Luxury brands claim to be taking steps to address these issues. Dior’s parent company, LVMH, announced plans to strengthen supply chain audits, while Armani stated it already had control measures in place to prevent abuses. However, industry experts warn that these measures are not enough. “The remuneration costs for work cannot fall below certain levels,” said Antonio Franceschini, from Italian lobby group CNA Federmoda. Brands must be vigilant about the workshops they work with, especially when prices are suspiciously low, as this often signals worker exploitation.
 
The Way Forward
 
As investigations continue, some suppliers are shifting production to other regions in Italy, such as Veneto, Campania, and Apulia, where raids and inspections have yet to reach.

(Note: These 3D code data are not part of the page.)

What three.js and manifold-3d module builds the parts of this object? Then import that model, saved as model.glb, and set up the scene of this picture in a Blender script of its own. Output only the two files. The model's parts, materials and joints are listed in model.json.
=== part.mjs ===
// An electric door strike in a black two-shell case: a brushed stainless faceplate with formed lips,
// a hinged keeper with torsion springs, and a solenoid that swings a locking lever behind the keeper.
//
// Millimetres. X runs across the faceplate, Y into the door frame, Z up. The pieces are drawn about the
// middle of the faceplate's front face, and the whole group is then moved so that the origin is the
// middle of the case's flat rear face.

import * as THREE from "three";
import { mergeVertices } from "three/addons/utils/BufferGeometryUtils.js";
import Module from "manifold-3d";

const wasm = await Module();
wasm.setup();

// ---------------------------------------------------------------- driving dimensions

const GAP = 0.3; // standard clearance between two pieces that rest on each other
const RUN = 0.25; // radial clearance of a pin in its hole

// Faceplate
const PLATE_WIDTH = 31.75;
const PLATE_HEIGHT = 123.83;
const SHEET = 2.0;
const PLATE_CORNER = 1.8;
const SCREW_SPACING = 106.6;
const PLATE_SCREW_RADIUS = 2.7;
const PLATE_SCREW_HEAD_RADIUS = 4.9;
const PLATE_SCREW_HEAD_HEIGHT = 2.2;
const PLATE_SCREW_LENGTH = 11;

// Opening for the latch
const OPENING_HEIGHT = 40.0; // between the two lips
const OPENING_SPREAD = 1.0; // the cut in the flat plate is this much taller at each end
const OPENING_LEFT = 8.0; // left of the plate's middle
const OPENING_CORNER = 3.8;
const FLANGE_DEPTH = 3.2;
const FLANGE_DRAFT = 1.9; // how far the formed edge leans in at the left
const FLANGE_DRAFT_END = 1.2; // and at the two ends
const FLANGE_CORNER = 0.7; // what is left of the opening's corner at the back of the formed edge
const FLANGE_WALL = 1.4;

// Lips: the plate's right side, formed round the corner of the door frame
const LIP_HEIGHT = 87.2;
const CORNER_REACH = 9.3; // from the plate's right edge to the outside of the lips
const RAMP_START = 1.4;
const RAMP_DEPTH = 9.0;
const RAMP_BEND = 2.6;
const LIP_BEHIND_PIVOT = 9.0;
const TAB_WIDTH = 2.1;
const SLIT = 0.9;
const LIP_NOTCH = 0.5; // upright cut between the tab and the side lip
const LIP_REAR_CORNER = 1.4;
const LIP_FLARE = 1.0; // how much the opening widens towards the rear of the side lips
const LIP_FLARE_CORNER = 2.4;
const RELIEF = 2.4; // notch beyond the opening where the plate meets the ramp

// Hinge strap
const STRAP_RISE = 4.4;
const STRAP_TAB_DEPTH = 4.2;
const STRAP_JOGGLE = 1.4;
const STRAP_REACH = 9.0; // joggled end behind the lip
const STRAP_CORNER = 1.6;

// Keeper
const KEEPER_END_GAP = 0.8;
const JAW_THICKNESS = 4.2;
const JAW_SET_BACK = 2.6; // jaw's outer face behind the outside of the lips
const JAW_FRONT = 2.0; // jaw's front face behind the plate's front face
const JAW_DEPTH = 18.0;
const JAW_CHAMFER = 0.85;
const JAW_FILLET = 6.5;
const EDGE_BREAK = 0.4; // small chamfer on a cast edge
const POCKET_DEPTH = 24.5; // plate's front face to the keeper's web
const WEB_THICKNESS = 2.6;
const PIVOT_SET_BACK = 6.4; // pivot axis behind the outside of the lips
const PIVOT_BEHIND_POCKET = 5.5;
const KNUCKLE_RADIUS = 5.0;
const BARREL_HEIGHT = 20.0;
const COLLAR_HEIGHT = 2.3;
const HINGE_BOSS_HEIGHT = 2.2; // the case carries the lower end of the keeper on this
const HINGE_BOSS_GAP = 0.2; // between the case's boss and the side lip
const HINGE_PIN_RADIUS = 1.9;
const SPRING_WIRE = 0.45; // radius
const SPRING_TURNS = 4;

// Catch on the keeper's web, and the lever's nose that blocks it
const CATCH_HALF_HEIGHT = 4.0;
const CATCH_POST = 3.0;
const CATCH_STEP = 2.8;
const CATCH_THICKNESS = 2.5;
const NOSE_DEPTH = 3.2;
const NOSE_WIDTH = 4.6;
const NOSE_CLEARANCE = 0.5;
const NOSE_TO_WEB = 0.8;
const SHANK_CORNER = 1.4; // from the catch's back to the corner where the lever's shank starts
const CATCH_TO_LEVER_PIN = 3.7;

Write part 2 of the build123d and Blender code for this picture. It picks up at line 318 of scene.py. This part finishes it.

While this may temporarily shield contractors from legal repercussions, it fails to address the root cause of the problem: the relentless drive for profits at the expense of human dignity.
 
Luxury brands, valued at billions of dollars, must do more to ensure that their products are made ethically. Consumers, too, have a role to play in demanding transparency and accountability from the brands they support. Behind every luxury item lies the labor of workers like Zain, Abbas, and Arslan, whose stories reveal the true cost of fashion’s allure.
 
As the global demand for luxury goods continues to rise, so too must the industry’s commitment to ethical practices. Anything less would perpetuate the cycle of exploitation that has come to define the darker side of Italian fashion.